- Task prompt
Reproduce the material that follows, please, but only from its first line to the line containing "FINE_WAVE_SHARE = 0.12", inclusive.

- Dataset extract
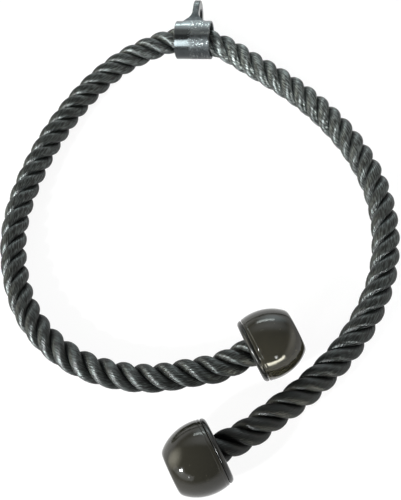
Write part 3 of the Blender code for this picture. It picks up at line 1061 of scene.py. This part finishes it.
# %% [markdown]
# The caps are moulded in a nearly black plastic with a warm cast, polished by hands. Gloss on
# black shows only what it mirrors, so the colour hardly matters and the surface does: long, low
# waves from the mould, a few smears that dull it, and dust. The ring is the same plastic, a
# little duller, because it is less handled.

# %% Make the moulded plastic
DUST_LIGHTER = 6
FINE_WAVE_SHARE = 0.12


def moulded_plastic(name, colour, dull, polished, wave_depth):
    """Dark glossy plastic with mould waves, smears and dust."""
    material, tree, shader = new_material(name, ior=1.48)
    place = object_place(tree)
    grain = place_group(grain_group, Vector=place, Scale=1400.0, Detail=2.0)
    marks = place_group(handling_group, Vector=place, Smear_Scale=55.0, Speck_Scale=260.0)
    dusty = tuple(DUST_LIGHTER * part for part in colour)
    plug_in(mix_colours(marks["Specks"], colour, dusty), shader["Base Color"])
    roughness = map_range(marks["Smears"], 0, 1, polished, dull)
    plug_in(roughness, shader["Roughness"])
    fine_waves = product(grain["Height"], FINE_WAVE_SHARE)
    height = math_node("ADD", fine_waves, grain["Patches"])
    add_relief(shader, height, strength=0.4, depth=wave_depth)
    return material


cap_plastic = moulded_plastic(
    "cap_plastic", (0.019, 0.0175, 0.012), dull=0.16, polished=0.07, wave_depth=0.0005
)
ring_plastic = moulded_plastic(
    "ring_plastic", (0.008, 0.008, 0.007), dull=0.34, polished=0.22, wave_depth=0.0003
)
print("plastics ready")

# %% Spin the caps and rings
for side, middle, way in (
    ("left", left_cap_middle, left_cap_way),
    ("right", right_cap_middle, right_cap_way),
):
    place = Matrix.Translation(middle) @ way.to_track_quat("X", "Z").to_matrix().to_4x4()
    make_piece(
        side + "_cap_moulding", spun(shell_outline(), False, CAP_SPIN_STEPS), place,
        cap_plastic, side + "_cap", side + "_cap_shell",
    )
    make_piece(
        side + "_ring_moulding", spun(ring_outline(), True, CAP_SPIN_STEPS), place,
        ring_plastic, side + "_cap", side + "_mouth_ring",
    )

# %% [markdown]
# ## The fittings inside the caps
#
# The washer, the crimped ferrule and the taped rope end sit out of sight inside each cap. Their
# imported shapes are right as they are, so they only get a finish: dull zinc plating for the
# steel, and creased black tape.

# %% Make the zinc plating and the tape
GRAIN_EDGES = (0.3, 0.7)


def grained_finish(name, dark, light, roughness, scale, detail, strength, depth, **kind):
    """A plain finish with soft patches of two colours and a fine grain."""
    material, tree, shader = new_material(name, **kind)
    grain = place_group(grain_group, Vector=object_place(tree), Scale=scale, Detail=detail)
    plug_in(mix_colours(grain["Patches"], dark, light), shader["Base Color"])
    roughness = map_range(grain["Height"], *GRAIN_EDGES, *roughness)
    plug_in(roughness, shader["Roughness"])
    add_relief(shader, grain["Height"], strength, depth)
    return material


zinc = grained_finish(
    "zinc_plating", dark=(0.36, 0.37, 0.38), light=(0.6, 0.6, 0.58), roughness=(0.28, 0.42),
    scale=600.0, detail=4.0, strength=0.3, depth=0.0001, metallic=1,
)
tape = grained_finish(
    "black_tape", dark=(0.012, 0.012, 0.012), light=(0.03, 0.03, 0.032), roughness=(0.4, 0.55),
    scale=350.0, detail=2.0, strength=0.5, depth=0.0003, ior=1.45,
)
for side in ("left", "right"):
    for part, material in (
        ("_thrust_washer", zinc),
        ("_crimp_ferrule", zinc),
        ("_end_whipping", tape),
    ):
        mesh = frame["nodes"][side + part].data
        mesh.materials.clear()
        mesh.materials.append(material)
print("fittings finished")

# %% [markdown]
# ## Floor, background and light
#
# The photograph has a pure white background. The floor is a plain one that still takes the
# object's soft shadow: a dim diffuse surface, with a white light of its own that only the
# camera and the mirrors see. The world does the same, so that gloss shows the same white room
# that the camera does, and only a softer light falls on the object itself.

# %% Make the floor
FLOOR_SIZE = 8
FLOOR_COLOUR = (0.12, 0.12, 0.12, 1)
FLOOR_GLOW = 0.92


def seen_directly(tree):
    """1 for rays from the camera, from a mirror or through glass, and 0 for the others."""
    path = tree.nodes.new("ShaderNodeLightPath").outputs
    either = math_node("MAXIMUM", path["Is Camera Ray"], path["Is Glossy Ray"])
    return math_node("MAXIMUM", either, path["Is Transmission Ray"])


floor_material = bpy.data.materials.new("floor")
floor_material.use_nodes = True
tree = floor_material.node_tree
tree.nodes.clear()
matte = add_node(tree, "ShaderNodeBsdfDiffuse", Color=FLOOR_COLOUR)
glow_strength = product(seen_directly(tree), FLOOR_GLOW)
glow = add_node(tree, "ShaderNodeEmission", Strength=glow_strength)
both = tree.nodes.new("ShaderNodeAddShader")
plug_in(matte.outputs[0], both.inputs[0])
plug_in(glow.outputs[0], both.inputs[1])
add_node(tree, "ShaderNodeOutputMaterial", Surface=both.outputs[0])

floor_edit = bmesh.new()
bmesh.ops.create_grid(floor_edit, x_segments=1, y_segments=1, size=FLOOR_SIZE / 2)
floor_mesh = finished_mesh("floor", floor_edit)
floor_mesh.materials.append(floor_material)
add_object("floor", floor_mesh)
print("floor is", FLOOR_SIZE, "m across")

# %% [markdown]
# The world is a white room. Its walls are white only near the floor, and a little higher they
# turn into a grey ceiling, as it was over the photographer. That puts a dark middle and a
# lighter border on everything round and glossy. Soft oval windows in the walls leave the broad,
# weak patches that the caps and the sleeve mirror, and the camera never sees them.

# %% Make the world
ROOM_LIGHT = 0.2
CEILING_COLOUR = (0.30, 0.30, 0.285)
WALL_TOP = 0.03
CEILING_START = 0.24
WINDOW_FALL = 1.5
# turn, climb, half width, half height, brightness and tint of each
SOFT_WINDOWS = (
    (-88, 22, 30, 28, 3.6, (1, 0.96, 0.80)),
    (178, 15, 34, 20, 2.0, (0.82, 0.96, 1)),
    (180, 42, 60, 24, 1.1, (0.95, 0.98, 1)),
    (96, 17, 62, 15, 1.5, (1, 0.98, 0.88)),
)


def way_towards(turn, climb):
    """A direction: turn in degrees from straight in front, positive to the right, then up."""
    turn, climb = radians(turn), radians(climb)
    return Vector((sin(turn) * cos(climb), -cos(turn) * cos(climb), sin(climb)))


def window_share(way, turn, climb, half_width, half_height):
    """1 in the middle of a soft oval window in the room's wall, falling to 0 at its edge."""
    middle = way_towards(turn, climb)
    sideways = way_towards(turn + 90, 0)
    upwards = middle.cross(sideways)
    aside = vector_node("DOT_PRODUCT", "Value", way, sideways / sin(radians(half_width)))
    above = vector_node("DOT_PRODUCT", "Value", way, upwards / sin(radians(half_height)))
    off = math_node("ADD", product(aside, aside), product(above, above))
    share = math_node("MAXIMUM", math_node("SUBTRACT", 1.0, off), 0.0)
    ahead = math_node("GREATER_THAN", vector_node("DOT_PRODUCT", "Value", way, middle), 0.0)
    return product(math_node("POWER", share, WINDOW_FALL), ahead)


world = bpy.data.worlds.new("white_room")
scene.world = world
world.use_nodes = True
tree = world.node_tree
tree.nodes.clear()
way_up = add_node(tree, "ShaderNodeTexCoord").outputs["Generated"]
climb = add_node(tree, "ShaderNodeSeparateXYZ", Vector=way_up).outputs["Z"]
overhead = map_range(climb, WALL_TOP, CEILING_START, 0, 1)
room = mix_colours(overhead, (1, 1, 1), CEILING_COLOUR)
colour = mix_colours(seen_directly(tree), (ROOM_LIGHT, ROOM_LIGHT, ROOM_LIGHT), room)
unseen = math_node(
    "SUBTRACT", 1.0, tree.nodes.new("ShaderNodeLightPath").outputs["Is Camera Ray"]
)
for turn, climb, half_width, half_height, brightness, tint in SOFT_WINDOWS:
    share = window_share(way_up, turn, climb, half_width, half_height)
    share = product(product(share, brightness), unseen)
    colour = vector_node("ADD", "Vector", colour, scaled(tint, share))
background = add_node(tree, "ShaderNodeBackground", Color=colour, Strength=1.0)
add_node(tree, "ShaderNodeOutputWorld", Surface=background.outputs[0])
print("room light", ROOM_LIGHT)

# %% [markdown]
# The glints in the photograph tell where its light came from, since each one is a small mirror.
# A small, strong lamp makes the sharp glint on the right cap. Four small windows stand close to
# the rope, each with a narrow spread that keeps its light on one part of the loop, because one
# wide window would also draw a stripe across both caps. A tall window makes the highlight that
# ends half way along the sleeve, a low warm one the band on the left cap, and a cool one stands
# behind the sleeve. A wide, weak window on the left joins them up.
#
# Each is an area lamp, placed by its direction as seen from a spot on the object, with the
# brightness of its surface given instead of its power, because that is what a mirror shows.

# %% A lamp by its direction and brightness


def hang_lamp(
    name, seen_from, turn, climb, distance, width, height, brightness, colour, spread=180
):
    """An area lamp by its direction from a spot, its distance and size, and its brightness.

    A lamp packs its whole power into its spread, so for a narrow one the power comes down.
    """
    data = bpy.data.lights.new(name, "AREA")
    data.shape = "RECTANGLE"
    data.size = width
    data.size_y = height
    data.energy = brightness * pi * width * height
    if spread < 180:
        half = radians(spread / 2)
        data.energy *= 1 - half / tan(half)
    data.color = colour
    data.spread = radians(spread)
    lamp = add_object(name, data)
    away = way_towards(turn, climb)
    lamp.location = seen_from + away * distance
    lamp.rotation_mode = "QUATERNION"
    lamp.rotation_quaternion = away.to_track_quat("Z", "Y")
    lamp.visible_camera = False
    print(name, "power", round(data.energy, 3), "W")


def hang_window(name, panes, **rest):
    """A window of several panes, each turned to the same spot."""
    for number, (turn, climb) in enumerate(panes, 1):
        hang_lamp(f"{name}_{number}", turn=turn, climb=climb, **rest)


print("straight in front is", way_towards(0, 0)[:])

# %% Hang the lamps
COOL_WHITE = (0.97, 1, 1)
ROPE_HEIGHT = 0.0125
ARM_WINDOW_CLIMB = 24
ARM_WINDOW_WIDTH_SHARE = 0.35
ARM_WINDOW_HEIGHT_SHARE = 0.3
# name, place of the spot, turn, distance, spread and brightness of each
ARM_WINDOWS = (
    ("left_arm_window", -0.20, 0.02, -30, 0.6, 36, 54),
    ("bottom_window", -0.10, -0.12, -52, 0.35, 26, 58),
    ("right_arm_window", 0.15, -0.03, -20, 0.4, 14, 72),
    ("upper_arm_window", 0.07, 0.13, 28, 0.6, 19, 98),
)

loop_middle = Vector((-0.05, 0, ROPE_HEIGHT))
hang_lamp(
    "key_lamp", right_cap_middle, turn=-47, climb=34, distance=1.6, width=0.08, height=0.08,
    brightness=1500, colour=COOL_WHITE,
)
hang_lamp(
    "left_window", loop_middle, turn=-30, climb=24, distance=1.3, width=1.3, height=0.36,
    brightness=1.5, colour=COOL_WHITE, spread=110,
)
for name, x, y, turn, distance, spread, brightness in ARM_WINDOWS:
    hang_lamp(
        name, Vector((x, y, ROPE_HEIGHT)), turn, ARM_WINDOW_CLIMB, distance,
        ARM_WINDOW_WIDTH_SHARE * distance, ARM_WINDOW_HEIGHT_SHARE * distance,
        brightness, COOL_WHITE, spread,
    )
hang_window(
    "tall_window", [(-15, climb) for climb in range(18, 47, 7)], seen_from=sleeve_middle,
    distance=1.0, width=0.105, height=0.155, brightness=28, colour=(0.95, 1, 1), spread=14,
)
hang_window(
    "low_window", [(turn, 11) for turn in range(15, 48, 8)], seen_from=left_cap_middle,
    distance=0.35, width=0.052, height=0.08, brightness=26, colour=(1, 0.97, 0.80), spread=20,
)
hang_window(
    "back_window", [(turn, 24) for turn in range(175, 208, 8)], seen_from=sleeve_middle,
    distance=2.0, width=0.34, height=0.4, brightness=8, colour=(0.92, 1, 0.97), spread=18,
)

- Problem solution
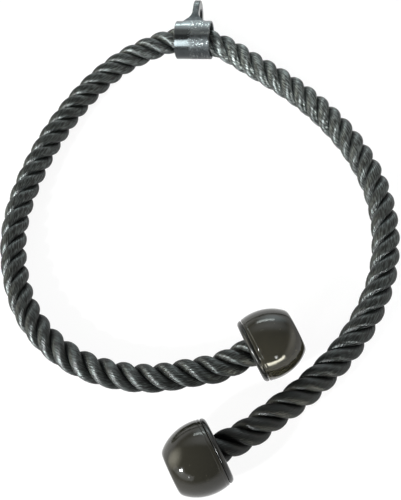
Write part 3 of the Blender code for this picture. It picks up at line 1061 of scene.py. This part finishes it.
# %% [markdown]
# The caps are moulded in a nearly black plastic with a warm cast, polished by hands. Gloss on
# black shows only what it mirrors, so the colour hardly matters and the surface does: long, low
# waves from the mould, a few smears that dull it, and dust. The ring is the same plastic, a
# little duller, because it is less handled.

# %% Make the moulded plastic
DUST_LIGHTER = 6
FINE_WAVE_SHARE = 0.12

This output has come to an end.